Tuesday, August 18, 2009

Bust the Busy-ness

I was taking my sis around a few days ago to run errands. We hit up the Target, Walmart, a hair shop, etc. It was a nice day and we just wanted to be out. We had a great time, but it struck me that so many people I saw looked unhappy. I mean, just miserable. It's as if they had no joy or contentment.

Since then, I have been paying more attention to this. I just study people while I'm out and about. I watch to see how many of them are ready to share a smile, and how many of them are looking beaten down. Let me tell you: if you can go by their expressions and body language, there are some really pitiful people out there. Just makes me want to stop and find out what's wrong and if there is anything I can do or say to make them feel a little better.

Anyway, I was talking to my sister about this. I told her I just didn't understand why people seem so determined to be joyless. She doesn't agree with me. She doesn't think it's that people want to be joyless, she thinks it's that they are just too weighted down to remember to be joyful.

The more I think about it, the more I believe my sis may be right. I mean, for one thing, we have been taught to be too busy. You know what I mean, right? It's like we aren't allowed to feel content anymore. We are supposed to be multi-taskers, on-the-go, go-getters... People don't look "important" enough unless they are moving fast and carrying a satchel full of work. It's very status-boosting to talk about the frequent-flyer miles you rack up because of your business travel. It's classy to talk about how you have to squeeze in your vacation time and time for family and time for friends. If you aren't rushing around like a successful maniac, you look... like you aren't successful.

I don't know many people anymore who just go to work, come home and hang out with the family. And when I say "hang out," I don't mean they're cramming in as much homework and extracurricular activities as they can into the off-hours of their lives.

When I was in school, I had two major responsibilities: homework and chores. The rest of the time, I spent with family and friends. Not every moment of my existence was planned and mapped out. A lot of the time, my friends and I just played outside or hung out in each other's bedrooms. We daydreamed, talked, listened to music, walked the neighborhood and hung out with our families. Any sports we played weren't exactly organized. Mostly, we scraggled together for an impromptu game of softball or soccer.

During the daytime hours of the workweek, my parents did their jobs (Dad at the base, Mom at home) and then we were a family in the evening. My parents watched television together, but the television was not constantly on. They sat and talked and had friends over at least a few nights a week. One of my favorite memories is Mom and Dad sitting around the living room, laughing and talking with the Delaneys or the Powells. They'd talk until it was getting dark, then Mom and Dad would follow their guests out into the front yard where they'd all talk a little while longer.

Now I think about how life is and how busy people are expected to be. There's no more peace and quiet in the day. We have to be busy or at least look busy so that we fit in with the rest of the people who are busy being busy.
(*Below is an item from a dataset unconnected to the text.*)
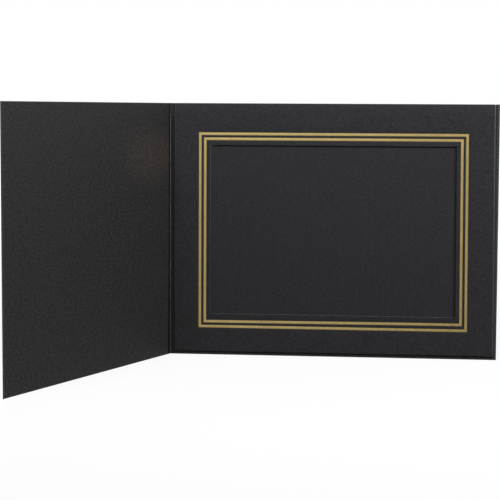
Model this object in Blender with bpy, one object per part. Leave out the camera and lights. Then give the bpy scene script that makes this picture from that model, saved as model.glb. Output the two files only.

When I worked for a large family-owned company some years back, I had a boss who understood what time meant. Once, after our department had busted our tails for over a month on a big project, the boss told the group of us to go home early. After I went home to grab some lunch, I went back to the office to clean up some of the things I'd had to neglect while working on the project.

Around 4 or 5 o'clock, my boss saw me in my little cubicle. He wanted to know why I was there. When I explained, he shook his head.

"There is a reason some jobs are 9 to 5," he told me. "You and I work here. We don't own the company. Don't let the company own you."

I thought that was a little de-motivational and I guess my expression showed what I thought. My boss kind of laughed and he asked me to remember something very simple about life-work balance:

"Work to live, don't live to work."

I never forgot that. Wherever I work, whatever I do, I give a hundred percent, but I don't give so much that it damages other parts of my life.

Now there are some people who get so caught up in being busy that they lose their personal joy - and they resent people who haven't lost their joy. For instance, I had a manager once who just did not like me at all. It was purely personal. She was mostly fair with me as far as the job went, but it was obvious that something about me rubbed her the wrong way. Finally, at a company party, when she'd had a few drinks, the truth came out. "You know what bugs me about you?" she blurted out. "You're just too damn happy."

That was it. She was a miserable, discontented woman, even though she was very successful in her career. I bugged her because I was not a miserable and discontented woman. (I have to tell you that some co-workers and I did a little experiment and realized that she favored her workers who groused about their personal problems to her. The sadder they looked, the more she mentored them!)

Ah well.

I guess this was kind of a rambling post, when the only point I really wanted to get across was: How happy are you? Are you to busy to be happy?

Now, there are some people who just are unhappy. They have made it a habit to be unhappy and they don't even realize it. They have forgotten how to smile just to be smiling. It's easier or more comfortable for them to be a grouse. It gives them a kind of power to express their misery. Some people are just too caught up in life to really live it. They will just stay busy until time runs out. Then what? *shrug*

If being busy is a joy to you, then great. But if you haven't ever really slowed down enough to look at whether you are happy or not, this might be a good time to do that.